Despite High Satisfaction, Majority of Gastro-oesophageal Reflux Disease Patients Continue to Use Proton Pump Inhibitors After Antireflux Surgery

A.Madan; A. Minocha


Aliment Pharmacol Ther. 2006;23(5):601-605. 

In This Article

Summary and Introduction


Background: While antireflux surgery is effective in controlling symptoms of gastro-oesophageal reflux, its role in eliminating the use of antireflux medicines after surgery and as such its long-term cost-effectiveness remains controversial.
Aim: To assess the patient satisfaction and the continued medication use following laparoscopic Nissen fundoplication at a tertiary level community hospital.
Methods: Adult patients who underwent laparoscopic Nissen fundoplication at our institution over a period of over 3 years were asked to complete a questionnaire recording their demographic information, date and reason for the surgery, preprocedure and postprocedure symptoms, smoking and alcohol use, and medication use preoperatively and post-operatively. Patients were also asked about their satisfaction with surgery.
Results: One hundred patients participated in the study. Overall, 90% patients experienced satisfaction with their surgery. Eighty percentage patients were willing to undergo surgery again, if needed. Over two-thirds (67%) patients had decrease in the severity of their symptoms. None of the patients had worsening of symptoms post-operatively. However, 80% patients were still taking antireflux medications including proton pump inhibitors (53%).
Conclusions: Most patients continue to use antireflux medications including after laparoscopic Nissen fundoplication despite high satisfaction with surgery.


Although both medical and surgical therapies are effective for management of gastro-oesophageal reflux disease (GERD), there is controversy about the cost-effectiveness of the antireflux surgery for long-term management of GERD. Compounding the difficulty in measuring cost-effectiveness is the fact that there is limited data on the ability of antireflux surgery to eliminate the need for antireflux medications after surgery.

Widely accepted indications for antireflux surgery in patients with GERD are threefold: (i) individuals who are intolerant of proton pump inhibitor (PPI) therapy because of side-effects, (ii) poor compliance to medical therapy and (iii) individuals who desire a permanent solution to their reflux problem that frees them of the need to chronically consume medications.[1] The latter is usually related to the cost issues or that the patient may not be comfortable with taking medical therapy for potentially lifelong period because of possible risk of adverse effects from drug use over several decades.

However, does this procedure in fact provide a permanent solution to GERD problem? Are patients really freed from the need to consume pharmaceuticals? Our study attempts to answer this important question: How well can we give a guarantee to the patient that after the antireflux surgery, he or she would not require long-term antireflux medications especially the expensive PPIs.

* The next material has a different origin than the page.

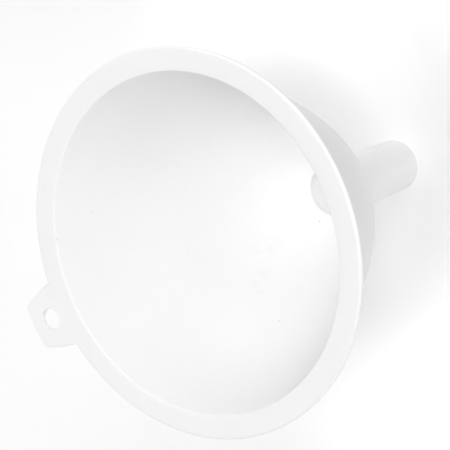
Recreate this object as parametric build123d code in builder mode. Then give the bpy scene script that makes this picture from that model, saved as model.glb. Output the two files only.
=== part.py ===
"""Plain plastic funnel: a flat rim flange with a hanging tab, a bulged bowl and a short spout.

Frame: the funnel stands mouth up, as it is used in the neck of a bottle. The origin
is the centre of the spout's outlet, +Z runs up the funnel's axis to the mouth, and the
hanging tab sticks out along -X. Lengths are millimetres and angles are degrees.

The funnel is one moulding. Its wall is made once, as one revolved section, and is then
parted at level planes into its features, which meet face to face.
"""
from build123d import *
import math
import os

# Overall size
rim_radius = 60.0
total_height = 112.4
spout_length = 37.7

# Rim flange: a flat ring with a full-round outer edge and a rounded inner lip
flange_thickness = 1.8
mouth_radius = 52.6
lip_round = 0.5
flange_root_round = 1.2
flange_skirt = 4.0

# Bowl: a bulged wall, steep below the rim and shallow at the spout
bowl_wall = 1.5
bowl_angle_at_rim = 16.5
bowl_angle_at_spout = 50.3
bowl_handle_at_rim = 54.0
bowl_handle_at_spout = 13.3

# Spout: a slightly tapered tube, cut square
spout_root_radius = 9.2
spout_tip_radius = 8.35
spout_wall = 1.4
spout_root_round = 2.6
spout_entry_round = 1.0
spout_tip_round = 0.35
spout_collar = 1.8

# Hanging tab: a tapered plate in the plane of the flange, with a round hole
tab_reach = 71.8
tab_end_half_width = 6.95
tab_middle_reach = 65.5
tab_middle_half_width = 9.05
tab_root_reach = 57.0
tab_root_half_width = 10.6
tab_corner_round = 0.65
tab_edge_round = 0.55
hole_radius = 3.4
hole_reach = 64.1

# Places worked out from the sizes above
flange_underside = total_height - flange_thickness
edge_round_centre = rim_radius - flange_thickness / 2
bowl_top = total_height - flange_skirt
bowl_bottom = spout_length + spout_collar
rim_slope = (math.sin(math.radians(bowl_angle_at_rim)), math.cos(math.radians(bowl_angle_at_rim)))
root_slope = (math.sin(math.radians(bowl_angle_at_spout)), math.cos(math.radians(bowl_angle_at_spout)))
outer_mouth_radius = mouth_radius + bowl_wall / rim_slope[1]

# The inner curve ends a wall's thickness inside the outer one, and a short cone joins it to the bore
inner_root_radius = spout_root_radius - bowl_wall * root_slope[1]
inner_root_height = spout_length + bowl_wall * root_slope[0]
bore_root_radius = spout_root_radius - spout_wall
bore_tip_radius = spout_tip_radius - spout_wall
bore_top = inner_root_height - (inner_root_radius - bore_root_radius) * root_slope[1] / root_slope[0]

os.makedirs("parts", exist_ok=True)


def bowl_curve(root_radius, root_height, top_radius):
    """Control points of the bowl's curve, from the spout's root up to the mouth."""
    return [
        (root_radius, root_height),
        (
            root_radius + bowl_handle_at_spout * root_slope[0],
            root_height + bowl_handle_at_spout * root_slope[1],
        ),
        (
            top_radius - bowl_handle_at_rim * rim_slope[0],
            total_height - bowl_handle_at_rim * rim_slope[1],
        ),
        (top_radius, total_height),
    ]


def circles_at(part, radius, height):
    """The round edges of a turned part that have this radius at this height."""
    level = part.edges().filter_by_position(Axis.Z, height - 0.01, height + 0.01)
    return [edge for edge in level if abs(edge.length - 2 * math.pi * radius) < 0.1]


# The whole turned wall, from the spout's outlet to the rim
with BuildPart() as wall:
    with BuildSketch(Plane.XZ):
        with BuildLine():
            Line((spout_tip_radius, 0), (spout_root_radius, spout_length))
            Bezier(*bowl_curve(spout_root_radius, spout_length, outer_mouth_radius))
            Line((outer_mouth_radius, total_height), (mouth_radius, total_height))
            Bezier(*bowl_curve(inner_root_radius, inner_root_height, mouth_radius))
            Line((inner_root_radius, inner_root_height), (bore_root_radius, bore_top))
            Line((bore_root_radius, bore_top), (bore_tip_radius, 0))
            Line((bore_tip_radius, 0), (spout_tip_radius, 0))
        make_face()
    revolve(axis=Axis.Z)
    with BuildSketch(Plane.XZ):
        with BuildLine():
            Line((outer_mouth_radius, total_height), (edge_round_centre, total_height))
            ThreePointArc(
                (edge_round_centre, total_height),
                (rim_radius, total_height - flange_thickness / 2),
                (edge_round_centre, flange_underside),
            )
            Line((edge_round_centre, flange_underside), (mouth_radius, flange_underside))
            Line((mouth_radius, flange_underside), (outer_mouth_radius, total_height))
        make_face()
    revolve(axis=Axis.Z)
    flange_roots = [
        edge
        for edge in wall.edges().filter_by_position(
            Axis.Z, flange_underside - 0.01, flange_underside + 0.01
        )
        if edge.length < 2 * math.pi * (outer_mouth_radius + 1)
    ]
    fillet(flange_roots, flange_root_round)
    fillet(circles_at(wall.part, mouth_radius, total_height), lip_round)
    fillet(circles_at(wall.part, spout_root_radius, spout_length), spout_root_round)
    fillet(circles_at(wall.part, bore_root_radius, bore_top), spout_entry_round)
    fillet(circles_at(wall.part, spout_tip_radius, 0), spout_tip_round)
    fillet(circles_at(wall.part, bore_tip_radius, 0), spout_tip_round)

# Hanging tab: bowed sides, an end concentric with the rim, and a root that fits the rim's edge
with BuildPart() as hanging_tab:
    with BuildSketch(Plane.XY.offset(flange_underside)):
        with BuildLine():
            tab_end = math.sqrt(tab_reach**2 - tab_end_half_width**2)
            ThreePointArc(
                (-tab_root_reach, tab_root_half_width),
                (-tab_middle_reach, tab_middle_half_width),
                (-tab_end, tab_end_half_width),
            )
            ThreePointArc(
                (-tab_end, tab_end_half_width),
                (-tab_reach, 0),
                (-tab_end, -tab_end_half_width),
            )
            ThreePointArc(
                (-tab_end, -tab_end_half_width),
                (-tab_middle_reach, -tab_middle_half_width),
                (-tab_root_reach, -tab_root_half_width),
            )
            Line((-tab_root_reach, -tab_root_half_width), (-tab_root_reach, tab_root_half_width))
        make_face()
    extrude(amount=flange_thickness)
    fillet(hanging_tab.edges().filter_by(Axis.Z).sort_by(Axis.X)[:2], tab_corner_round)
    rim_edges = hanging_tab.edges().filter_by(lambda edge: edge.center().X < -tab_root_reach - 0.1)
    fillet(rim_edges.filter_by(Axis.Z, reverse=True), tab_edge_round)
    with Locations((-hole_reach, 0, total_height)):
        Hole(hole_radius)
    with BuildSketch(Plane.XY.offset(flange_underside)):
        Circle(edge_round_centre)
    extrude(amount=flange_thickness, mode=Mode.SUBTRACT)

# Rim flange: the flange and the first few millimetres of wall under it
with BuildPart() as rim_flange:
    add(wall.part)
    split(bisect_by=Plane.XY.offset(bowl_top), keep=Keep.TOP)
    add(hanging_tab.part, mode=Mode.SUBTRACT)

# Bowl
with BuildPart() as bowl:
    add(wall.part)
    split(bisect_by=Plane.XY.offset(bowl_top), keep=Keep.BOTTOM)
    split(bisect_by=Plane.XY.offset(bowl_bottom), keep=Keep.TOP)

# Spout, with the collar that joins it to the bowl
with BuildPart() as spout:
    add(wall.part)
    split(bisect_by=Plane.XY.offset(bowl_bottom), keep=Keep.BOTTOM)

rim_flange.part.label = "rim_flange"
hanging_tab.part.label = "hanging_tab"
bowl.part.label = "bowl"
spout.part.label = "spout"

export_step(rim_flange.part, "parts/rim_flange.step")
export_step(hanging_tab.part, "parts/hanging_tab.step")
export_step(bowl.part, "parts/bowl.step")
export_step(spout.part, "parts/spout.step")
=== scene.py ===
"""Looks of the white plastic funnel: turned skins, the hanging tab, the plastic and the studio."""
import math
from functools import partial

import bmesh
import bpy
from mathutils import Matrix, Vector


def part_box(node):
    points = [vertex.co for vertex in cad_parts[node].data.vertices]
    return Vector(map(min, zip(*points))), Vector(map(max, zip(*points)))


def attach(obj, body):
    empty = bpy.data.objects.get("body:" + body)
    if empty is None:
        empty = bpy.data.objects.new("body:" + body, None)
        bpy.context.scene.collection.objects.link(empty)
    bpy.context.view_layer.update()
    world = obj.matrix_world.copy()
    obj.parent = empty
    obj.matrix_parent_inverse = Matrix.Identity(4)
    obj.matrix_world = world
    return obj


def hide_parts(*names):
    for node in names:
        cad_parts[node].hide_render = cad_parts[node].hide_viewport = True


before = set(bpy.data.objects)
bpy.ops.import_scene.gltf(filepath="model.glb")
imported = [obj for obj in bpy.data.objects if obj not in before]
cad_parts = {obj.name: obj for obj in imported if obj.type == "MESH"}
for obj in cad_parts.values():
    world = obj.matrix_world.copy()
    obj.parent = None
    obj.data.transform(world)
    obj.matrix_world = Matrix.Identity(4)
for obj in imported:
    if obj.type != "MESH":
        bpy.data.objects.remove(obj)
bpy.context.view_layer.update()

MM = 0.001
TAU = 2 * math.pi

# ---------------------------------------------------------------------------
# Sizes. The frame gives the overall ones, and the rest repeat the CAD part's. Only the
# slope beside the lip and the rounding of the hole's edges are added here.
# ---------------------------------------------------------------------------
flange_low, flange_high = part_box("rim_flange")
bowl_low, bowl_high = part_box("bowl")
tab_low, tab_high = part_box("hanging_tab")

rim_radius = round(flange_high[0], 4)
mouth_height = flange_high[2]
flange_underside = tab_low[2]
flange_thickness = mouth_height - flange_underside
edge_round = flange_thickness / 2
edge_centre_radius = rim_radius - edge_round
edge_centre_height = mouth_height - edge_round
bowl_top = bowl_high[2]
bowl_bottom = bowl_low[2]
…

Data from surgical literature has shown excellent response to surgery with marked decrease in medication use and improved quality of life up to 8 years after laparoscopic Nissen fundoplication (LNF).[2] Data from medical literature have shown good response to surgery but with the cost of continued need to consume the medications.[3] Also most of the studies have come out of major tertiary care referral centres, some of them from European centres. The big question that still looms large is whether we can replicate these data in a community setting in the United States.

We conducted a study to assess the patient satisfaction with surgery and medication use among patients who had undergone LNF in a tertiary level community hospital.